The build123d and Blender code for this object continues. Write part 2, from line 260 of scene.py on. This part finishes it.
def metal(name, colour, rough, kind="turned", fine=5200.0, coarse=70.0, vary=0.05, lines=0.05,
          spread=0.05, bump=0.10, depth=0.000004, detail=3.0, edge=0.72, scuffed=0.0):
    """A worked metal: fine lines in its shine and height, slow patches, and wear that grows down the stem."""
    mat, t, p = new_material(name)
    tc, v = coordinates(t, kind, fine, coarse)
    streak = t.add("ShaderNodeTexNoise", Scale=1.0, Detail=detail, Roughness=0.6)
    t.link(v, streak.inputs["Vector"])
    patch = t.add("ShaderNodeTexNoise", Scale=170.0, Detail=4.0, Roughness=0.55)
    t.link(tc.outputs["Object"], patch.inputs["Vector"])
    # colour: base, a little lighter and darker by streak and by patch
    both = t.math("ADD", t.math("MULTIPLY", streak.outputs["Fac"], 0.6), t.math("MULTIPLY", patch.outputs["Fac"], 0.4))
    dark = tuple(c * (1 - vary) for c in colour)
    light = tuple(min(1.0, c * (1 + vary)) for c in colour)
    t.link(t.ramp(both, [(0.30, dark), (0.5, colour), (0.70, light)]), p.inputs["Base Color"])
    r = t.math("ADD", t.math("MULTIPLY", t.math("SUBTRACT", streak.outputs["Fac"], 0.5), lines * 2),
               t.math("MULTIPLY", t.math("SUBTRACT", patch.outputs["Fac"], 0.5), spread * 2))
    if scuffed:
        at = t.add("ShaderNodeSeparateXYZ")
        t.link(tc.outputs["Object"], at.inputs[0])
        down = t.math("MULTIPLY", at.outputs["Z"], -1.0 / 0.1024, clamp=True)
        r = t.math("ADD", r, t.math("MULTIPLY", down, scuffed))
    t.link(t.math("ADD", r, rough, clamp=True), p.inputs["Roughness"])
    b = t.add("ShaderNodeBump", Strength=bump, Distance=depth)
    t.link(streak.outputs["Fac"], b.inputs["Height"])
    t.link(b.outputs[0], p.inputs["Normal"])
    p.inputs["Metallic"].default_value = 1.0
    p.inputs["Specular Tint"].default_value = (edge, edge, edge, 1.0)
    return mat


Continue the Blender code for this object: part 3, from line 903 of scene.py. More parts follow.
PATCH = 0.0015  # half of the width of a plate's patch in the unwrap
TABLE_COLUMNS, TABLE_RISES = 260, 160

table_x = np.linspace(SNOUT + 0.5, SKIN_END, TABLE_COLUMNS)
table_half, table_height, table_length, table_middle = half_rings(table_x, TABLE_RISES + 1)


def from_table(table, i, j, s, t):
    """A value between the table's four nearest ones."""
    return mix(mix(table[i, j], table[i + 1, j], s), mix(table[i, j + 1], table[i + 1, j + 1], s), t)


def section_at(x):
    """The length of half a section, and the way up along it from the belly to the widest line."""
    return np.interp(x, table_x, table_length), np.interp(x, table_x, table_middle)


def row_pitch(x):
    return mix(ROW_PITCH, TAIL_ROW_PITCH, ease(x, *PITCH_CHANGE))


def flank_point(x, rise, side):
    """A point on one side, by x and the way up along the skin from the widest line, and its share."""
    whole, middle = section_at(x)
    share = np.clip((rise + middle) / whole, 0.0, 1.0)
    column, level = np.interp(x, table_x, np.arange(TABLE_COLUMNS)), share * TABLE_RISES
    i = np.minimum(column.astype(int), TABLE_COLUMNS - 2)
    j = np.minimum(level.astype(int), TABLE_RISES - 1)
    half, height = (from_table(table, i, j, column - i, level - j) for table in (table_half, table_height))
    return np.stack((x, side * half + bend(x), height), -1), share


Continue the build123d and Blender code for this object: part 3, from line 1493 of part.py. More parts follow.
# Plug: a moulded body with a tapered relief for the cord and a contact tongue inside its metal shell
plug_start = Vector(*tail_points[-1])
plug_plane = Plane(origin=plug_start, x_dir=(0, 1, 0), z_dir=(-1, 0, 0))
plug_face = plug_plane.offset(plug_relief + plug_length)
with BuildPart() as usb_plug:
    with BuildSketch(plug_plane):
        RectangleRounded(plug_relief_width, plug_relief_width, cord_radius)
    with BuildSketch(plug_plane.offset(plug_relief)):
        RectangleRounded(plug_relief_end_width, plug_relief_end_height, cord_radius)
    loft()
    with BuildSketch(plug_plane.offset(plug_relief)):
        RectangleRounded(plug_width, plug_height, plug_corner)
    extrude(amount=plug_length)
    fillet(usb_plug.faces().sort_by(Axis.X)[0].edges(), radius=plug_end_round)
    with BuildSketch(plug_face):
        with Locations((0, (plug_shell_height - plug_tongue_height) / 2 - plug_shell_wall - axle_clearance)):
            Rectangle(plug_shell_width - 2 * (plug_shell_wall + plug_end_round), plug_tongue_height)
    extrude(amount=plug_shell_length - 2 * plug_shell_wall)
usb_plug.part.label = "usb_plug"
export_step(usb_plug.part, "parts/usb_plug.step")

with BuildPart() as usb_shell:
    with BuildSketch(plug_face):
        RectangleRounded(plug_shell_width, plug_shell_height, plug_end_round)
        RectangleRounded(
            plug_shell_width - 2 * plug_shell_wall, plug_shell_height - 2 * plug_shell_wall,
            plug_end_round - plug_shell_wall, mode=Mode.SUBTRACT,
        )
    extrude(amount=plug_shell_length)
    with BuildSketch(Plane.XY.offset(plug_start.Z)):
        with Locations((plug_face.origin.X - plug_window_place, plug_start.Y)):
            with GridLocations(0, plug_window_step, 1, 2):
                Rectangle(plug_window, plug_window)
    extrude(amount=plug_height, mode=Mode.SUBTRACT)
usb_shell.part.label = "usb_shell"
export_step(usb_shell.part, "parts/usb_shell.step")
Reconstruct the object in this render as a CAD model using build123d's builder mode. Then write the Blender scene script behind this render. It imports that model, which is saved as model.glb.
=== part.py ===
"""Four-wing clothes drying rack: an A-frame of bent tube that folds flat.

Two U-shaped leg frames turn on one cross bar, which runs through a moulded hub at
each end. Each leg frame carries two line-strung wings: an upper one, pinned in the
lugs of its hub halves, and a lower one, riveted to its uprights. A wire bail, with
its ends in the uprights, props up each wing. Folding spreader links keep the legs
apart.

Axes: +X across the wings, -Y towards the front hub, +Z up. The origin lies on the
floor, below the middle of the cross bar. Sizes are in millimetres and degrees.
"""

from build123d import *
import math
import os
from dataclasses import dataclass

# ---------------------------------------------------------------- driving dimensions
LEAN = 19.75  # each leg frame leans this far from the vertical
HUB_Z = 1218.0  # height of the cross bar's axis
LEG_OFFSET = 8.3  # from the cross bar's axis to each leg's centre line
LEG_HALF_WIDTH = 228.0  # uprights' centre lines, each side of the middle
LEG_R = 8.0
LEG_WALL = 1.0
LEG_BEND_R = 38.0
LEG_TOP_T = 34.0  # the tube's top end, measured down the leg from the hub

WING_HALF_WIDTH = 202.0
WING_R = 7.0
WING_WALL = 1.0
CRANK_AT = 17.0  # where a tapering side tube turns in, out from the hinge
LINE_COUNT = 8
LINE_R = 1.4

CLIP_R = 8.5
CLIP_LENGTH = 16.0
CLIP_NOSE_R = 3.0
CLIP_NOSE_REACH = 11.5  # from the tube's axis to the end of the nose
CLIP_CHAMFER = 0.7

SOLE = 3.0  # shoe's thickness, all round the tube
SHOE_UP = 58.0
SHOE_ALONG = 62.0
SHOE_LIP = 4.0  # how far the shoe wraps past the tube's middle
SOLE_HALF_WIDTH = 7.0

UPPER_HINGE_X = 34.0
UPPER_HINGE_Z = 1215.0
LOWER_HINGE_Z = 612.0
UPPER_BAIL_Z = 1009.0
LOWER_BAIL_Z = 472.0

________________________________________

--- Written task ---
Your task is to repeat the data exactly, with nothing left out.

--- Full solution ---
The build123d and Blender code for this object continues. Write part 2, from line 260 of scene.py on. This part finishes it.
def metal(name, colour, rough, kind="turned", fine=5200.0, coarse=70.0, vary=0.05, lines=0.05,
          spread=0.05, bump=0.10, depth=0.000004, detail=3.0, edge=0.72, scuffed=0.0):
    """A worked metal: fine lines in its shine and height, slow patches, and wear that grows down the stem."""
    mat, t, p = new_material(name)
    tc, v = coordinates(t, kind, fine, coarse)
    streak = t.add("ShaderNodeTexNoise", Scale=1.0, Detail=detail, Roughness=0.6)
    t.link(v, streak.inputs["Vector"])
    patch = t.add("ShaderNodeTexNoise", Scale=170.0, Detail=4.0, Roughness=0.55)
    t.link(tc.outputs["Object"], patch.inputs["Vector"])
    # colour: base, a little lighter and darker by streak and by patch
    both = t.math("ADD", t.math("MULTIPLY", streak.outputs["Fac"], 0.6), t.math("MULTIPLY", patch.outputs["Fac"], 0.4))
    dark = tuple(c * (1 - vary) for c in colour)
    light = tuple(min(1.0, c * (1 + vary)) for c in colour)
    t.link(t.ramp(both, [(0.30, dark), (0.5, colour), (0.70, light)]), p.inputs["Base Color"])
    r = t.math("ADD", t.math("MULTIPLY", t.math("SUBTRACT", streak.outputs["Fac"], 0.5), lines * 2),
               t.math("MULTIPLY", t.math("SUBTRACT", patch.outputs["Fac"], 0.5), spread * 2))
    if scuffed:
        at = t.add("ShaderNodeSeparateXYZ")
        t.link(tc.outputs["Object"], at.inputs[0])
        down = t.math("MULTIPLY", at.outputs["Z"], -1.0 / 0.1024, clamp=True)
        r = t.math("ADD", r, t.math("MULTIPLY", down, scuffed))
    t.link(t.math("ADD", r, rough, clamp=True), p.inputs["Roughness"])
    b = t.add("ShaderNodeBump", Strength=bump, Distance=depth)
    t.link(streak.outputs["Fac"], b.inputs["Height"])
    t.link(b.outputs[0], p.inputs["Normal"])
    p.inputs["Metallic"].default_value = 1.0
    p.inputs["Specular Tint"].default_value = (edge, edge, edge, 1.0)
    return mat


Continue the Blender code for this object: part 3, from line 903 of scene.py. More parts follow.
PATCH = 0.0015  # half of the width of a plate's patch in the unwrap
TABLE_COLUMNS, TABLE_RISES = 260, 160

table_x = np.linspace(SNOUT + 0.5, SKIN_END, TABLE_COLUMNS)
table_half, table_height, table_length, table_middle = half_rings(table_x, TABLE_RISES + 1)


def from_table(table, i, j, s, t):
    """A value between the table's four nearest ones."""
    return mix(mix(table[i, j], table[i + 1, j], s), mix(table[i, j + 1], table[i + 1, j + 1], s), t)


def section_at(x):
    """The length of half a section, and the way up along it from the belly to the widest line."""
    return np.interp(x, table_x, table_length), np.interp(x, table_x, table_middle)


def row_pitch(x):
    return mix(ROW_PITCH, TAIL_ROW_PITCH, ease(x, *PITCH_CHANGE))


def flank_point(x, rise, side):
    """A point on one side, by x and the way up along the skin from the widest line, and its share."""
    whole, middle = section_at(x)
    share = np.clip((rise + middle) / whole, 0.0, 1.0)
    column, level = np.interp(x, table_x, np.arange(TABLE_COLUMNS)), share * TABLE_RISES
    i = np.minimum(column.astype(int), TABLE_COLUMNS - 2)
    j = np.minimum(level.astype(int), TABLE_RISES - 1)
    half, height = (from_table(table, i, j, column - i, level - j) for table in (table_half, table_height))
    return np.stack((x, side * half + bend(x), height), -1), share


Continue the build123d and Blender code for this object: part 3, from line 1493 of part.py. More parts follow.
# Plug: a moulded body with a tapered relief for the cord and a contact tongue inside its metal shell
plug_start = Vector(*tail_points[-1])
plug_plane = Plane(origin=plug_start, x_dir=(0, 1, 0), z_dir=(-1, 0, 0))
plug_face = plug_plane.offset(plug_relief + plug_length)
with BuildPart() as usb_plug:
    with BuildSketch(plug_plane):
        RectangleRounded(plug_relief_width, plug_relief_width, cord_radius)
    with BuildSketch(plug_plane.offset(plug_relief)):
        RectangleRounded(plug_relief_end_width, plug_relief_end_height, cord_radius)
    loft()
    with BuildSketch(plug_plane.offset(plug_relief)):
        RectangleRounded(plug_width, plug_height, plug_corner)
    extrude(amount=plug_length)
    fillet(usb_plug.faces().sort_by(Axis.X)[0].edges(), radius=plug_end_round)
    with BuildSketch(plug_face):
        with Locations((0, (plug_shell_height - plug_tongue_height) / 2 - plug_shell_wall - axle_clearance)):
            Rectangle(plug_shell_width - 2 * (plug_shell_wall + plug_end_round), plug_tongue_height)
    extrude(amount=plug_shell_length - 2 * plug_shell_wall)
usb_plug.part.label = "usb_plug"
export_step(usb_plug.part, "parts/usb_plug.step")

with BuildPart() as usb_shell:
    with BuildSketch(plug_face):
        RectangleRounded(plug_shell_width, plug_shell_height, plug_end_round)
        RectangleRounded(
            plug_shell_width - 2 * plug_shell_wall, plug_shell_height - 2 * plug_shell_wall,
            plug_end_round - plug_shell_wall, mode=Mode.SUBTRACT,
        )
    extrude(amount=plug_shell_length)
    with BuildSketch(Plane.XY.offset(plug_start.Z)):
        with Locations((plug_face.origin.X - plug_window_place, plug_start.Y)):
            with GridLocations(0, plug_window_step, 1, 2):
                Rectangle(plug_window, plug_window)
    extrude(amount=plug_height, mode=Mode.SUBTRACT)
usb_shell.part.label = "usb_shell"
export_step(usb_shell.part, "parts/usb_shell.step")
Reconstruct the object in this render as a CAD model using build123d's builder mode. Then write the Blender scene script behind this render. It imports that model, which is saved as model.glb.
=== part.py ===
"""Four-wing clothes drying rack: an A-frame of bent tube that folds flat.

Two U-shaped leg frames turn on one cross bar, which runs through a moulded hub at
each end. Each leg frame carries two line-strung wings: an upper one, pinned in the
lugs of its hub halves, and a lower one, riveted to its uprights. A wire bail, with
its ends in the uprights, props up each wing. Folding spreader links keep the legs
apart.

Axes: +X across the wings, -Y towards the front hub, +Z up. The origin lies on the
floor, below the middle of the cross bar. Sizes are in millimetres and degrees.
"""

from build123d import *
import math
import os
from dataclasses import dataclass

# ---------------------------------------------------------------- driving dimensions
LEAN = 19.75  # each leg frame leans this far from the vertical
HUB_Z = 1218.0  # height of the cross bar's axis
LEG_OFFSET = 8.3  # from the cross bar's axis to each leg's centre line
LEG_HALF_WIDTH = 228.0  # uprights' centre lines, each side of the middle
LEG_R = 8.0
LEG_WALL = 1.0
LEG_BEND_R = 38.0
LEG_TOP_T = 34.0  # the tube's top end, measured down the leg from the hub

WING_HALF_WIDTH = 202.0
WING_R = 7.0
WING_WALL = 1.0
CRANK_AT = 17.0  # where a tapering side tube turns in, out from the hinge
LINE_COUNT = 8
LINE_R = 1.4

CLIP_R = 8.5
CLIP_LENGTH = 16.0
CLIP_NOSE_R = 3.0
CLIP_NOSE_REACH = 11.5  # from the tube's axis to the end of the nose
CLIP_CHAMFER = 0.7

SOLE = 3.0  # shoe's thickness, all round the tube
SHOE_UP = 58.0
SHOE_ALONG = 62.0
SHOE_LIP = 4.0  # how far the shoe wraps past the tube's middle
SOLE_HALF_WIDTH = 7.0

UPPER_HINGE_X = 34.0
UPPER_HINGE_Z = 1215.0
LOWER_HINGE_Z = 612.0
UPPER_BAIL_Z = 1009.0
LOWER_BAIL_Z = 472.0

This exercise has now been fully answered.